** Start ENTRIES SHOWN **

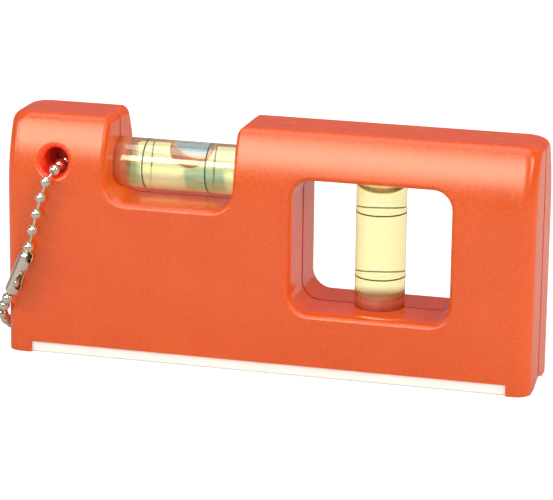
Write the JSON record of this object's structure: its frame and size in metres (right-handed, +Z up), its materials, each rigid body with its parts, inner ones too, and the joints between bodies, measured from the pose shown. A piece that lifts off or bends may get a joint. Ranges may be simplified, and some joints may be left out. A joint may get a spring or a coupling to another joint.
{
  "type": "pocket spirit level",
  "caption": "Pocket spirit level with a horizontal vial in a top notch, a plumb vial across a window, a V-grooved metal base rail and a keyring ball chain.",
  "frame": {"origin": "middle of the object's box in X and Y, on the base plane under the rail and feet", "axes": "+X along the base away from the keyring end, +Y from the front face to the rear face, +Z up"},
  "size_m": [0.1195, 0.0301, 0.0528],
  "materials": {
    "orange_shell": "satin gloss",
    "rail_aluminium": "milled bright",
    "clear_acrylic": "clear gloss",
    "marker_ink": "matt",
    "vial_liquid": "clear tinted",
    "bubble_air": "clear",
    "chain_nickel": "nickel plated"
  },
  "bodies": {
    "level": {"front_shell": "orange_shell", "rear_shell": "orange_shell", "base_rail": "rail_aluminium", "horizontal_vial_tube": "clear_acrylic", "horizontal_vial_plug": "clear_acrylic", "horizontal_mark_1": "marker_ink", "horizontal_mark_2": "marker_ink", "horizontal_liquid": "vial_liquid", "plumb_vial_tube": "clear_acrylic", "plumb_vial_plug": "clear_acrylic", "plumb_mark_1": "marker_ink", "plumb_mark_2": "marker_ink", "plumb_liquid": "vial_liquid"},
    "chain": {"chain_bead_01": "chain_nickel", "chain_bead_02": "chain_nickel", "chain_bead_03": "chain_nickel", "chain_bead_04": "chain_nickel", "chain_bead_05": "chain_nickel", "chain_bead_06": "chain_nickel", "chain_bead_07": "chain_nickel", "chain_bead_08": "chain_nickel", "chain_bead_09": "chain_nickel", "chain_bead_10": "chain_nickel", "chain_bead_11": "chain_nickel", "chain_bead_12": "chain_nickel", "chain_bead_13": "chain_nickel", "chain_bead_14": "chain_nickel", "chain_bead_15": "chain_nickel", "chain_bead_16": "chain_nickel", "chain_bead_17": "chain_nickel", "chain_bead_18": "chain_nickel", "chain_bead_19": "chain_nickel", "chain_bead_20": "chain_nickel", "chain_bead_21": "chain_nickel", "chain_bead_22": "chain_nickel", "chain_bead_23": "chain_nickel", "chain_bead_24": "chain_nickel", "chain_bead_25": "chain_nickel", "chain_bead_26": "chain_nickel", "chain_bead_27": "chain_nickel", "chain_bead_28": "chain_nickel", "chain_bead_29": "chain_nickel", "chain_bead_30": "chain_nickel", "chain_bead_31": "chain_nickel"},
    "connector": {"chain_connector": "chain_nickel"},
    "horizontal_bubble": {"horizontal_bubble": "bubble_air"},
    "plumb_bubble": {"plumb_bubble": "bubble_air"}
  },
  "joints": [
    {"name": "chain_swing", "type": "hinge", "parent": "level", "child": "chain", "pos_m": [-0.0451, 0, 0.0429], "axis": [0, 1, 0], "range_deg": [0, 190]},
    {"name": "connector_swivel", "type": "hinge", "parent": "chain", "child": "connector", "pos_m": [-0.05259, -0.0134, 0.01836], "axis": [-0.3859, 0, -0.9225], "continuous": true},
    {"name": "horizontal_bubble_slide", "type": "slide", "parent": "level", "child": "horizontal_bubble", "axis": [1, 0, 0], "range_m": [-0.0058, 0.0085]},
    {"name": "plumb_bubble_slide", "type": "slide", "parent": "level", "child": "plumb_bubble", "axis": [0, 0, 1], "range_m": [-0.02, 0], "stiffness_N_per_m": 1, "springref_m": 0.008}
  ]
}
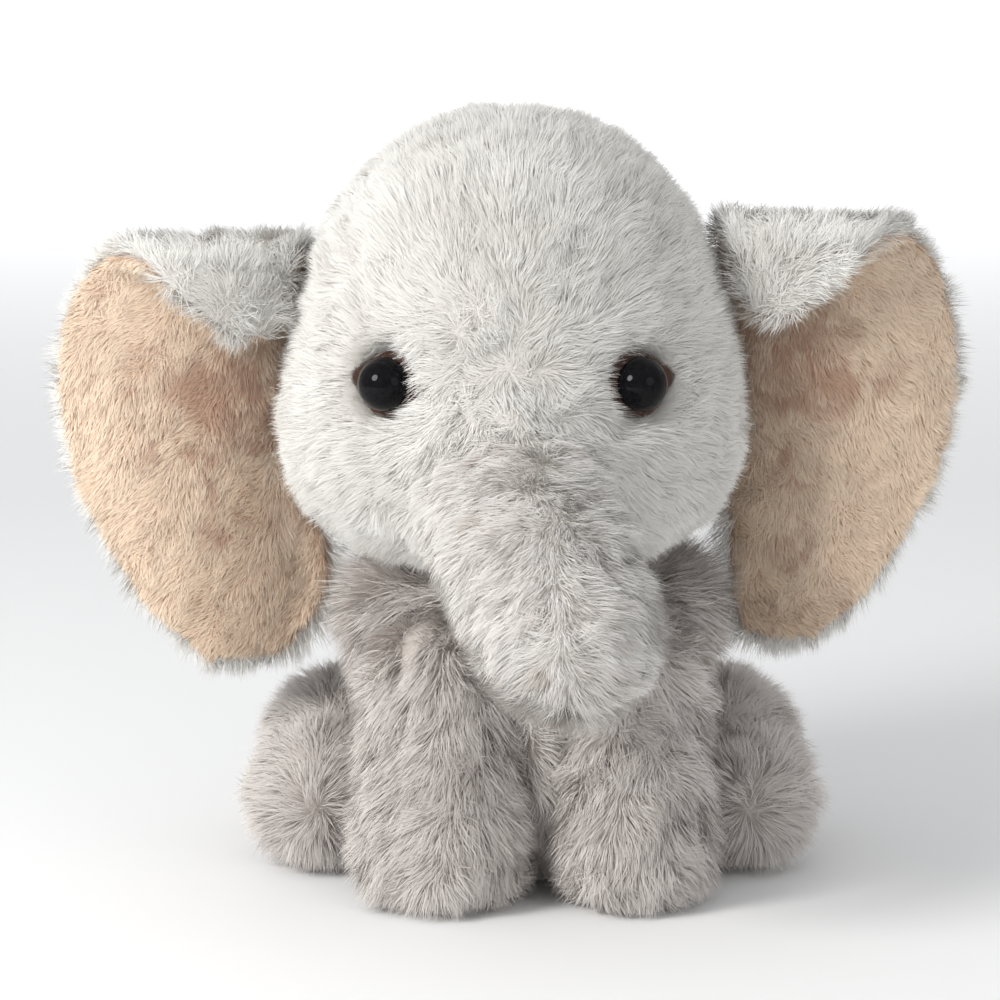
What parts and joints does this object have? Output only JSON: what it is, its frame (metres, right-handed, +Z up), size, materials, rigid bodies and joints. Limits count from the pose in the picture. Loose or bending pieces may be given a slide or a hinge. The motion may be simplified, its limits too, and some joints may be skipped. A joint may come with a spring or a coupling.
{
  "type": "stuffed toy elephant",
  "caption": "Sitting plush elephant with large lined ears, a drooping trunk and safety eyes, jointed at the neck, trunk, ears, legs and tail.",
  "frame": {"origin": "centre of the toy's outline on the surface it sits on", "axes": "+Z up, the face looks along -Y, +X to the right of a viewer facing it"},
  "size_m": [0.2144, 0.1684, 0.1845],
  "materials": {
    "plush_light": "soft pile, light grey-white",
    "plush_warm_grey": "longer pile, warm grey",
    "plush_lining": "short pile, beige-pink",
    "stuffing": "polyester fibre",
    "eye_black": "polished black",
    "felt_brown": "matt felt",
    "washer_plastic": "moulded",
    "pellet_cloth": "plain weave bag of pellets",
    "thread": "sewing thread",
    "label_tape": "woven tape, blank"
  },
  "bodies": {
    "torso": {"belly_panel": "plush_warm_grey", "back_left_panel": "plush_warm_grey", "back_right_panel": "plush_warm_grey", "torso_stuffing": "stuffing", "pellet_bag": "pellet_cloth", "closing_stitch": "thread", "care_label": "label_tape"},
    "neck": {"neck_collar": "plush_warm_grey", "neck_stuffing": "stuffing"},
    "head": {"head_left_panel": "plush_light", "head_right_panel": "plush_light", "head_back_panel": "plush_light", "head_stuffing": "stuffing", "eye_left": "eye_black", "eye_right": "eye_black", "eye_felt_left": "felt_brown", "eye_felt_right": "felt_brown", "eye_washer_left": "washer_plastic", "eye_washer_right": "washer_plastic"},
    "trunk": {"trunk_upper_panel": "plush_light", "trunk_under_panel": "plush_light", "trunk_stuffing": "stuffing"},
    "ear_left": {"ear_outer_left": "plush_light", "ear_lining_left": "plush_lining"},
    "ear_right": {"ear_outer_right": "plush_light", "ear_lining_right": "plush_lining"},
    "tail": {"tail": "plush_warm_grey", "tail_tuft": "plush_warm_grey"},
    "front_leg_left": {"front_leg_left_panel": "plush_warm_grey", "front_leg_left_sole": "plush_warm_grey", "front_leg_left_stuffing": "stuffing"},
    "front_leg_right": {"front_leg_right_panel": "plush_warm_grey", "front_leg_right_sole": "plush_warm_grey", "front_leg_right_stuffing": "stuffing"},
    "hind_leg_left": {"hind_leg_left_panel": "plush_warm_grey", "hind_leg_left_sole": "plush_warm_grey", "hind_leg_left_stuffing": "stuffing"},
    "hind_leg_right": {"hind_leg_right_panel": "plush_warm_grey", "hind_leg_right_sole": "plush_warm_grey", "hind_leg_right_stuffing": "stuffing"}
  },
  "joints": [
    {"name": "neck_turn", "type": "hinge", "parent": "torso", "child": "neck", "pos_m": [0, 0.0172, 0.076], "axis": [0, 0, 1], "range_deg": [-15, 15], "stiffness_Nm_per_rad": 0.3},
    {"name": "head_nod", "type": "hinge", "parent": "neck", "child": "head", "pos_m": [0, 0.0172, 0.076], "axis": [1, 0, 0], "range_deg": [-7, 5], "stiffness_Nm_per_rad": 0.5},
    {"name": "trunk_lift", "type": "hinge", "parent": "head", "child": "trunk", "pos_m": [0.0005, -0.0238, 0.1], "axis": [-1, 0, 0], "range_deg": [-10, 24], "stiffness_Nm_per_rad": 0.1},
    {"name": "ear_left_flap", "type": "hinge", "parent": "head", "child": "ear_left", "pos_m": [-0.0524, 0.0272, 0.12], "axis": [0.0956, 0, 0.9954], "range_deg": [-22, 12], "stiffness_Nm_per_rad": 0.02},
    {"name": "ear_right_flap", "type": "hinge", "parent": "head", "child": "ear_right", "pos_m": [0.0524, 0.0272, 0.125], "axis": [0.0956, 0, -0.9954], "range_deg": [-22, 12], "stiffness_Nm_per_rad": 0.02},
    {"name": "front_leg_left_swing", "type": "hinge", "parent": "torso", "child": "front_leg_left", "pos_m": [-0.0168, -0.0058, 0.052], "axis": [-1, 0, 0], "range_deg": [-5, 18], "stiffness_Nm_per_rad": 0.3},
    {"name": "front_leg_right_swing", "type": "hinge", "parent": "torso", "child": "front_leg_right", "pos_m": [0.0286, -0.0058, 0.052], "axis": [-1, 0, 0], "range_deg": [-5, 18], "stiffness_Nm_per_rad": 0.3},
    {"name": "hind_leg_left_lift", "type": "hinge", "parent": "torso", "child": "hind_leg_left", "pos_m": [-0.0452, 0.0412, 0.022], "axis": [-1, 0, 0], "range_deg": [0, 18], "stiffness_Nm_per_rad": 0.3},
    {"name": "hind_leg_right_lift", "type": "hinge", "parent": "torso", "child": "hind_leg_right", "pos_m": [0.0548, 0.0412, 0.022], "axis": [-1, 0, 0], "range_deg": [0, 18], "stiffness_Nm_per_rad": 0.3},
    {"name": "tail_wag", "type": "hinge", "parent": "torso", "child": "tail", "pos_m": [0.0048, 0.0682, 0.04], "axis": [0, 0, 1], "range_deg": [-25, 25], "stiffness_Nm_per_rad": 0.01}
  ]
}
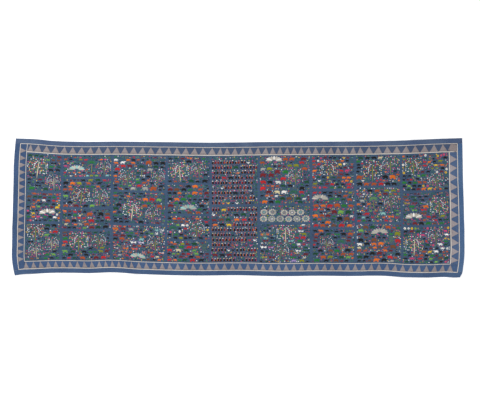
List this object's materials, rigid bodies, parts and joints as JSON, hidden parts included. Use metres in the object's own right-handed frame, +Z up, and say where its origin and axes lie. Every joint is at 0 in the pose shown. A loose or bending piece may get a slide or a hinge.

** End ENTRIES SHOWN **

EXERCISE DESCRIPTION: Return each full line of the entries that contains the word "handed".

FULL SOLUTION:
Write the JSON record of this object's structure: its frame and size in metres (right-handed, +Z up), its materials, each rigid body with its parts, inner ones too, and the joints between bodies, measured from the pose shown. A piece that lifts off or bends may get a joint. Ranges may be simplified, and some joints may be left out. A joint may get a spring or a coupling to another joint.
What parts and joints does this object have? Output only JSON: what it is, its frame (metres, right-handed, +Z up), size, materials, rigid bodies and joints. Limits count from the pose in the picture. Loose or bending pieces may be given a slide or a hinge. The motion may be simplified, its limits too, and some joints may be skipped. A joint may come with a spring or a coupling.
List this object's materials, rigid bodies, parts and joints as JSON, hidden parts included. Use metres in the object's own right-handed frame, +Z up, and say where its origin and axes lie. Every joint is at 0 in the pose shown. A loose or bending piece may get a slide or a hinge.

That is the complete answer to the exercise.